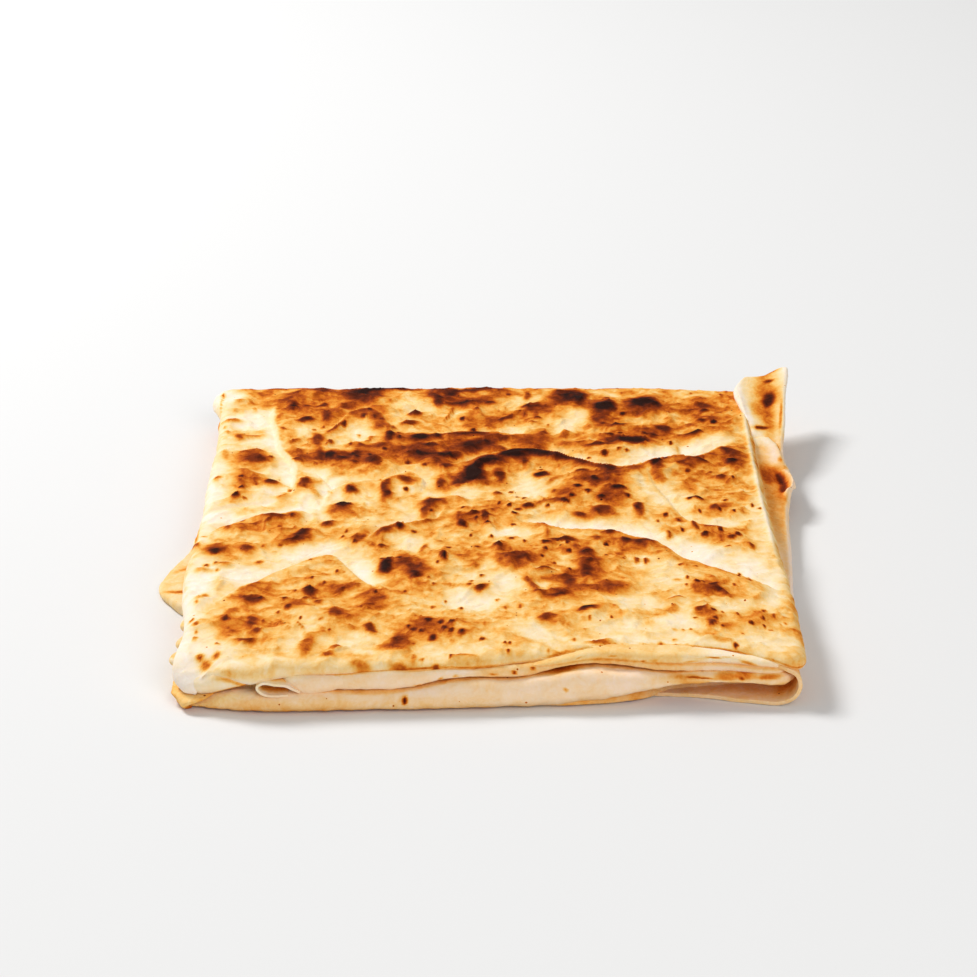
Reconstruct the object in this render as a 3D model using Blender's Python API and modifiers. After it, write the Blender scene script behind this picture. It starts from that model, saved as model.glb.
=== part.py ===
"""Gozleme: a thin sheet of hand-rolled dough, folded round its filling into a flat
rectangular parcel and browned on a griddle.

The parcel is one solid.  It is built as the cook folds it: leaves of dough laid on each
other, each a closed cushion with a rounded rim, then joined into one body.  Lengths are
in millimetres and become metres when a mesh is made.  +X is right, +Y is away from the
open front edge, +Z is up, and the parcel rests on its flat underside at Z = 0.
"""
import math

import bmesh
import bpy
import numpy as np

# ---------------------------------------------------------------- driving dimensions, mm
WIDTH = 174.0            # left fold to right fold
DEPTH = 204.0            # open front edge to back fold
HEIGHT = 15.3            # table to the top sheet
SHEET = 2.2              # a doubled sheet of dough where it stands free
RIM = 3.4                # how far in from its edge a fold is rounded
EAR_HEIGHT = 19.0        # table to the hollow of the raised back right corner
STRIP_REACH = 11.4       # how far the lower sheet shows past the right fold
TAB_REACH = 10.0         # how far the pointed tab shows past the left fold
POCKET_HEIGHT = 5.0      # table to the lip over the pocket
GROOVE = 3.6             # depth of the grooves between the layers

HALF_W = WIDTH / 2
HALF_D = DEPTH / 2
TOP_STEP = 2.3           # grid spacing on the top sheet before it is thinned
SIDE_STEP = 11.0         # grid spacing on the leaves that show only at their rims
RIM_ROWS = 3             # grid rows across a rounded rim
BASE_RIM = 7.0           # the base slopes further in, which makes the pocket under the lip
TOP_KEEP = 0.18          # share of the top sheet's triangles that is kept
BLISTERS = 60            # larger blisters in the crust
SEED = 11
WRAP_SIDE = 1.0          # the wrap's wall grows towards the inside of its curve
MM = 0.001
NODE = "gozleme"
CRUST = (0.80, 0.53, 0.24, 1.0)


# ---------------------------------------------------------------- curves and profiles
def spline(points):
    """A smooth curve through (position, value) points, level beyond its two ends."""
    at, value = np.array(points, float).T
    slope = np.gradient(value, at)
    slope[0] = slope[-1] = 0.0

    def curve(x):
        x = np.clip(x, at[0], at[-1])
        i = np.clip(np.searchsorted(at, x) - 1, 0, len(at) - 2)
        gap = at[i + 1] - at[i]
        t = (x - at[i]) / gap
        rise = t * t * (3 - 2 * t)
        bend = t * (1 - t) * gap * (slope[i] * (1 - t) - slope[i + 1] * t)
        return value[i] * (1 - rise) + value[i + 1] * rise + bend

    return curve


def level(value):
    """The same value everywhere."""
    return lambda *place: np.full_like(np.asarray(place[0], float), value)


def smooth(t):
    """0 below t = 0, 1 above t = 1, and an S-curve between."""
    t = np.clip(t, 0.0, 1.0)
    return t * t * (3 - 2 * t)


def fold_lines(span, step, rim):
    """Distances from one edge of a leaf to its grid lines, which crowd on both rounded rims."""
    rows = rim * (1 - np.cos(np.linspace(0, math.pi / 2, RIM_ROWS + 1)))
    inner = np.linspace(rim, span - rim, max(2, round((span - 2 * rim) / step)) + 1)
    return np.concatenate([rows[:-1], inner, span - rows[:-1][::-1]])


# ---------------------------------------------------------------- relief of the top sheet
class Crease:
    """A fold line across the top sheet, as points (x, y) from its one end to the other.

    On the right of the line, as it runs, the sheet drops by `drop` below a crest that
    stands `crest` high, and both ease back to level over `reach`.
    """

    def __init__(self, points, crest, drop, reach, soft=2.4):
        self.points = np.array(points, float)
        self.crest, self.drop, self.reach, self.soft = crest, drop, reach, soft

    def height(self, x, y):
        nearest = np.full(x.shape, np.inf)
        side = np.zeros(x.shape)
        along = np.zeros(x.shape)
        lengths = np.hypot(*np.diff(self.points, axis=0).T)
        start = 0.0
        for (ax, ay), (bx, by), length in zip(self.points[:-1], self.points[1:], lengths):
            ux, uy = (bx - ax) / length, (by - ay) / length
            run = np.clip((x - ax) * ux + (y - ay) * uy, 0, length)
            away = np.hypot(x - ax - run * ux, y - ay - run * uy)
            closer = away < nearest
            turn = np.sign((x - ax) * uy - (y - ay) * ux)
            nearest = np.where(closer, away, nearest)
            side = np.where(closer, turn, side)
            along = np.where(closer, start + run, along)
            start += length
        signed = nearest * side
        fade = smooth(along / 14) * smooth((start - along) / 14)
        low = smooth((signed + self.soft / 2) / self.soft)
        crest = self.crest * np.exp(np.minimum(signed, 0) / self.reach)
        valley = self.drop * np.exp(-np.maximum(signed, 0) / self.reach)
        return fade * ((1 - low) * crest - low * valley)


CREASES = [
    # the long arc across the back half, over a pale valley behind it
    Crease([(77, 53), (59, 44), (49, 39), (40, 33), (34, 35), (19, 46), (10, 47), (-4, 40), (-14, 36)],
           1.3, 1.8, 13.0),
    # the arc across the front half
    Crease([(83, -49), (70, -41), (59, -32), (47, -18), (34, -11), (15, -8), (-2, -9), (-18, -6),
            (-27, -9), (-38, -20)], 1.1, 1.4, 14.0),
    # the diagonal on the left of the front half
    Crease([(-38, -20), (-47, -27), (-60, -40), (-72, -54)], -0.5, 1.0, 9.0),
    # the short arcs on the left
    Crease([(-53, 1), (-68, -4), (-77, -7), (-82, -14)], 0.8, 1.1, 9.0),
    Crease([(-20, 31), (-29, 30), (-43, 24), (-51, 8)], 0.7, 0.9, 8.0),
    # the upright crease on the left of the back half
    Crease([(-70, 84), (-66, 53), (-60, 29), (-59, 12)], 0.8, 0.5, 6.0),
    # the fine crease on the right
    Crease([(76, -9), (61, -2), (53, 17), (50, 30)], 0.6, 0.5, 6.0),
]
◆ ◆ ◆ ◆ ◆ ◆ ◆
:: Direction ::
Quote the listing above from its first line to the line with "import numpy as np", inclusive, and add nothing.

:: Written answer ::
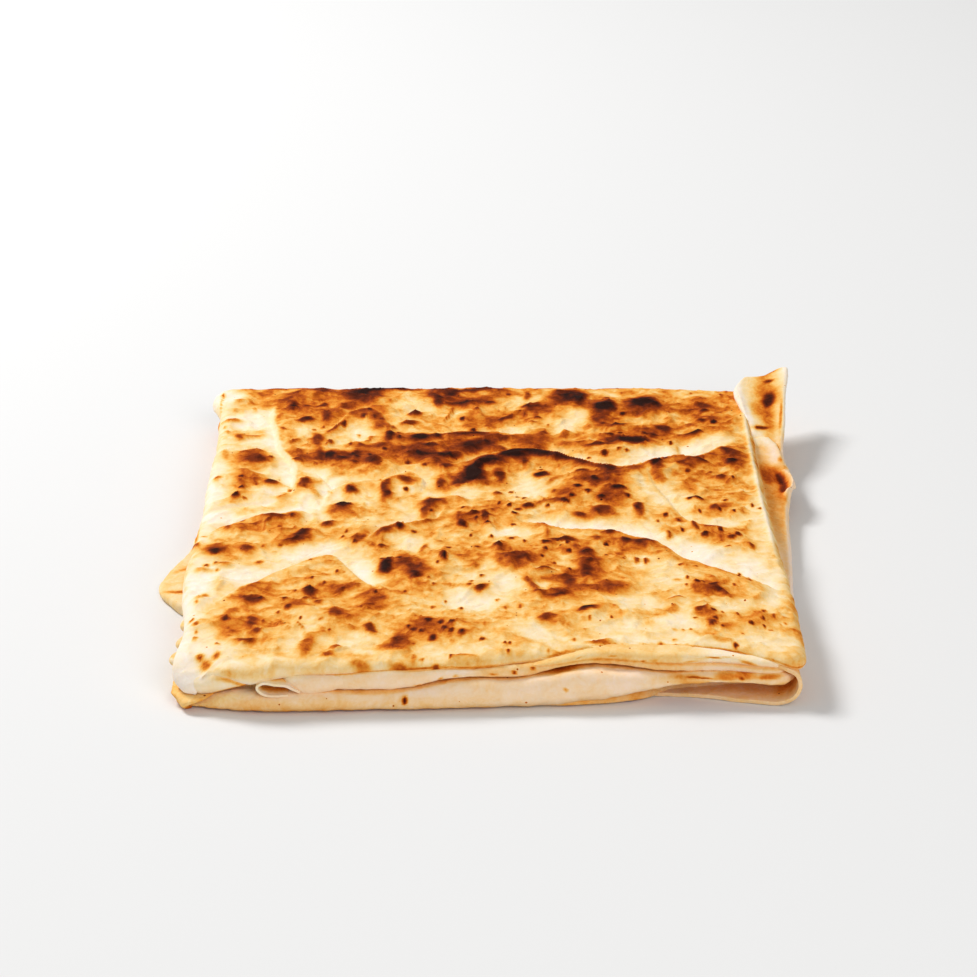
Reconstruct the object in this render as a 3D model using Blender's Python API and modifiers. After it, write the Blender scene script behind this picture. It starts from that model, saved as model.glb.
=== part.py ===
"""Gozleme: a thin sheet of hand-rolled dough, folded round its filling into a flat
rectangular parcel and browned on a griddle.

The parcel is one solid.  It is built as the cook folds it: leaves of dough laid on each
other, each a closed cushion with a rounded rim, then joined into one body.  Lengths are
in millimetres and become metres when a mesh is made.  +X is right, +Y is away from the
open front edge, +Z is up, and the parcel rests on its flat underside at Z = 0.
"""
import math

import bmesh
import bpy
import numpy as np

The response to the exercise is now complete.